> _WHAT THIS TASK INVOLVES_:
All of the data needs to be repeated exactly.

(Dataset rows)
☆ ☆ ☆ ☆

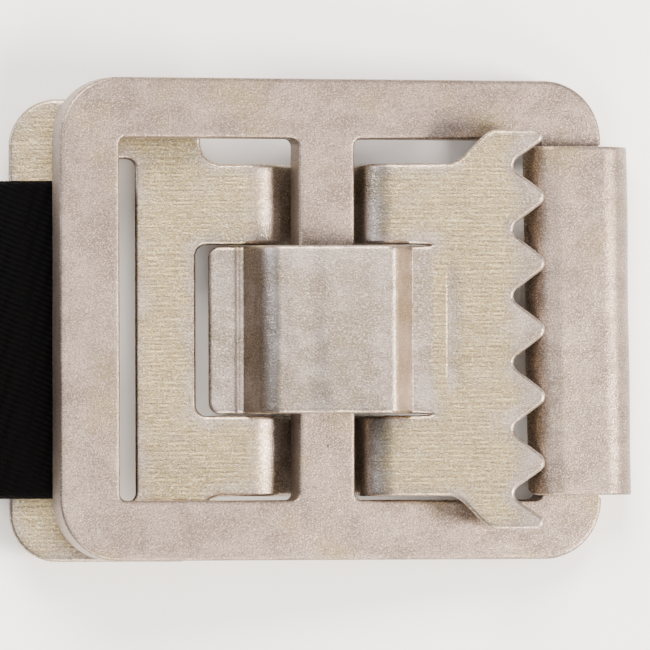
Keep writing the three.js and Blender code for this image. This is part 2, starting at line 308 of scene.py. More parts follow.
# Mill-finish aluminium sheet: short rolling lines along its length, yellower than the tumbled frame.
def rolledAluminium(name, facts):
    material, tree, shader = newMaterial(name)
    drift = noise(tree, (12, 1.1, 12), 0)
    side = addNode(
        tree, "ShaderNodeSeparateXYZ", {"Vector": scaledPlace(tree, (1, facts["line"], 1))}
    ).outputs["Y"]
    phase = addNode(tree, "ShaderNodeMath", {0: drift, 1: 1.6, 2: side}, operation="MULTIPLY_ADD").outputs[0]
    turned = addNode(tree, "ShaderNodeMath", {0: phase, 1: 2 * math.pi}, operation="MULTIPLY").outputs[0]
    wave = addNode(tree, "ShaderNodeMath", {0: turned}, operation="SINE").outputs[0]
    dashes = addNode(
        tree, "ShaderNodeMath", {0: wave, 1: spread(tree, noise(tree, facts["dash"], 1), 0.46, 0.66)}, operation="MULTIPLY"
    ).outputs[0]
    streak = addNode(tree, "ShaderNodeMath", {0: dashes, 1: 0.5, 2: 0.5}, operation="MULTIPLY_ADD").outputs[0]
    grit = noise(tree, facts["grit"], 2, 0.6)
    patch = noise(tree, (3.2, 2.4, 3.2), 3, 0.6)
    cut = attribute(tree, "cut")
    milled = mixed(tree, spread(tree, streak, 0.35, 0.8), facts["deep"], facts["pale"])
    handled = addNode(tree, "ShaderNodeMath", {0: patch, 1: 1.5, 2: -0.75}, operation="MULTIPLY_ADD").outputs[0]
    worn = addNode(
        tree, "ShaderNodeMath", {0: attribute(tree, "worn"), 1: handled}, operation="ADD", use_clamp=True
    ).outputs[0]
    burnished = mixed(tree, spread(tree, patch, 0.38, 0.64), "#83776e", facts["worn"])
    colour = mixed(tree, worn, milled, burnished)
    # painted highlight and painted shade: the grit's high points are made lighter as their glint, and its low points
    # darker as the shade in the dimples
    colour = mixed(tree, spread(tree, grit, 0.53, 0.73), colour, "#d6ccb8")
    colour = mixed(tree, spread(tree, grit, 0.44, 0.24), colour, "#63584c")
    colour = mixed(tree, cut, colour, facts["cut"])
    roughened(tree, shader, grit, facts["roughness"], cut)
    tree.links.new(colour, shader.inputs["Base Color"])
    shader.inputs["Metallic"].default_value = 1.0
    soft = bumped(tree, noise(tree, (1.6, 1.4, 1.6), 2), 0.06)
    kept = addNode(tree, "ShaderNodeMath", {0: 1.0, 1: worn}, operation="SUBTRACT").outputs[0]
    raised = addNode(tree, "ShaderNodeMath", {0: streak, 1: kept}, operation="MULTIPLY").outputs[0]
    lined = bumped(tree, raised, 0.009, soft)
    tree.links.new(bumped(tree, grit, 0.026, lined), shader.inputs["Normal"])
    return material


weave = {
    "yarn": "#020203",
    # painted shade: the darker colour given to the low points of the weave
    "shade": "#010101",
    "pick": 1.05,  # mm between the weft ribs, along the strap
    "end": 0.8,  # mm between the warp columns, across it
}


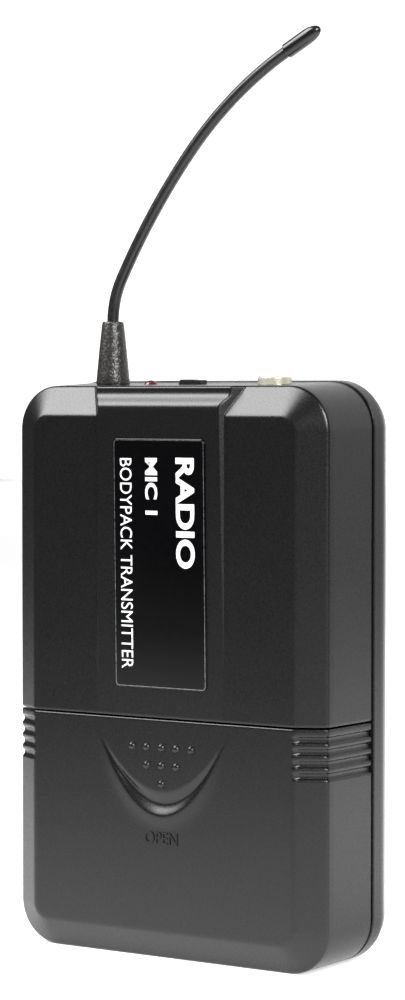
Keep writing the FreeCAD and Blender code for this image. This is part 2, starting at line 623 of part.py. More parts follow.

☆ ☆ ☆ ☆

> _EXERCISE RESPONSE_:
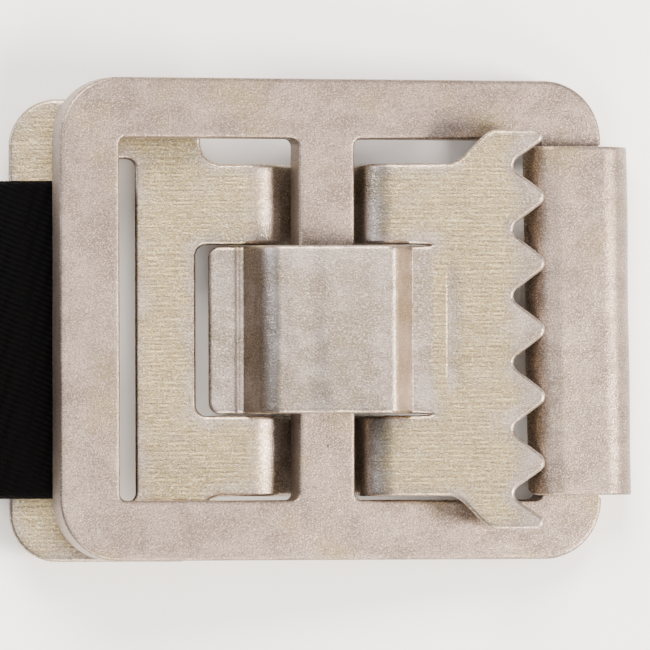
Keep writing the three.js and Blender code for this image. This is part 2, starting at line 308 of scene.py. More parts follow.
# Mill-finish aluminium sheet: short rolling lines along its length, yellower than the tumbled frame.
def rolledAluminium(name, facts):
    material, tree, shader = newMaterial(name)
    drift = noise(tree, (12, 1.1, 12), 0)
    side = addNode(
        tree, "ShaderNodeSeparateXYZ", {"Vector": scaledPlace(tree, (1, facts["line"], 1))}
    ).outputs["Y"]
    phase = addNode(tree, "ShaderNodeMath", {0: drift, 1: 1.6, 2: side}, operation="MULTIPLY_ADD").outputs[0]
    turned = addNode(tree, "ShaderNodeMath", {0: phase, 1: 2 * math.pi}, operation="MULTIPLY").outputs[0]
    wave = addNode(tree, "ShaderNodeMath", {0: turned}, operation="SINE").outputs[0]
    dashes = addNode(
        tree, "ShaderNodeMath", {0: wave, 1: spread(tree, noise(tree, facts["dash"], 1), 0.46, 0.66)}, operation="MULTIPLY"
    ).outputs[0]
    streak = addNode(tree, "ShaderNodeMath", {0: dashes, 1: 0.5, 2: 0.5}, operation="MULTIPLY_ADD").outputs[0]
    grit = noise(tree, facts["grit"], 2, 0.6)
    patch = noise(tree, (3.2, 2.4, 3.2), 3, 0.6)
    cut = attribute(tree, "cut")
    milled = mixed(tree, spread(tree, streak, 0.35, 0.8), facts["deep"], facts["pale"])
    handled = addNode(tree, "ShaderNodeMath", {0: patch, 1: 1.5, 2: -0.75}, operation="MULTIPLY_ADD").outputs[0]
    worn = addNode(
        tree, "ShaderNodeMath", {0: attribute(tree, "worn"), 1: handled}, operation="ADD", use_clamp=True
    ).outputs[0]
    burnished = mixed(tree, spread(tree, patch, 0.38, 0.64), "#83776e", facts["worn"])
    colour = mixed(tree, worn, milled, burnished)
    # painted highlight and painted shade: the grit's high points are made lighter as their glint, and its low points
    # darker as the shade in the dimples
    colour = mixed(tree, spread(tree, grit, 0.53, 0.73), colour, "#d6ccb8")
    colour = mixed(tree, spread(tree, grit, 0.44, 0.24), colour, "#63584c")
    colour = mixed(tree, cut, colour, facts["cut"])
    roughened(tree, shader, grit, facts["roughness"], cut)
    tree.links.new(colour, shader.inputs["Base Color"])
    shader.inputs["Metallic"].default_value = 1.0
    soft = bumped(tree, noise(tree, (1.6, 1.4, 1.6), 2), 0.06)
    kept = addNode(tree, "ShaderNodeMath", {0: 1.0, 1: worn}, operation="SUBTRACT").outputs[0]
    raised = addNode(tree, "ShaderNodeMath", {0: streak, 1: kept}, operation="MULTIPLY").outputs[0]
    lined = bumped(tree, raised, 0.009, soft)
    tree.links.new(bumped(tree, grit, 0.026, lined), shader.inputs["Normal"])
    return material


weave = {
    "yarn": "#020203",
    # painted shade: the darker colour given to the low points of the weave
    "shade": "#010101",
    "pick": 1.05,  # mm between the weft ribs, along the strap
    "end": 0.8,  # mm between the warp columns, across it
}


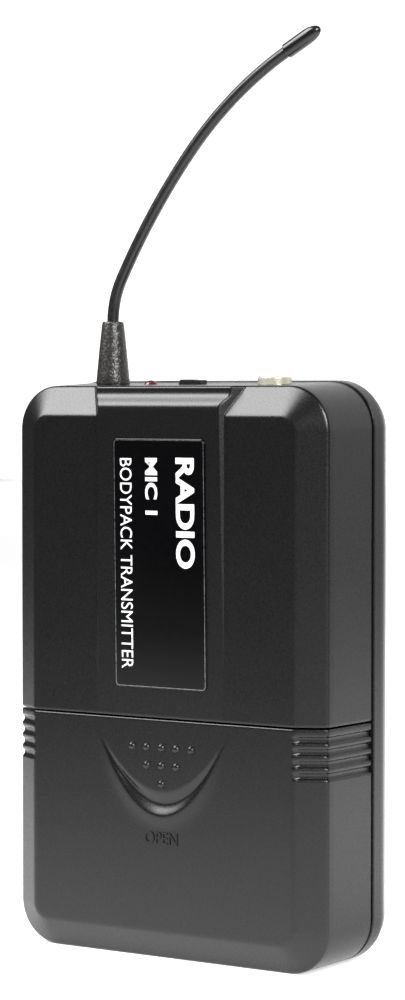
Keep writing the FreeCAD and Blender code for this image. This is part 2, starting at line 623 of part.py. More parts follow.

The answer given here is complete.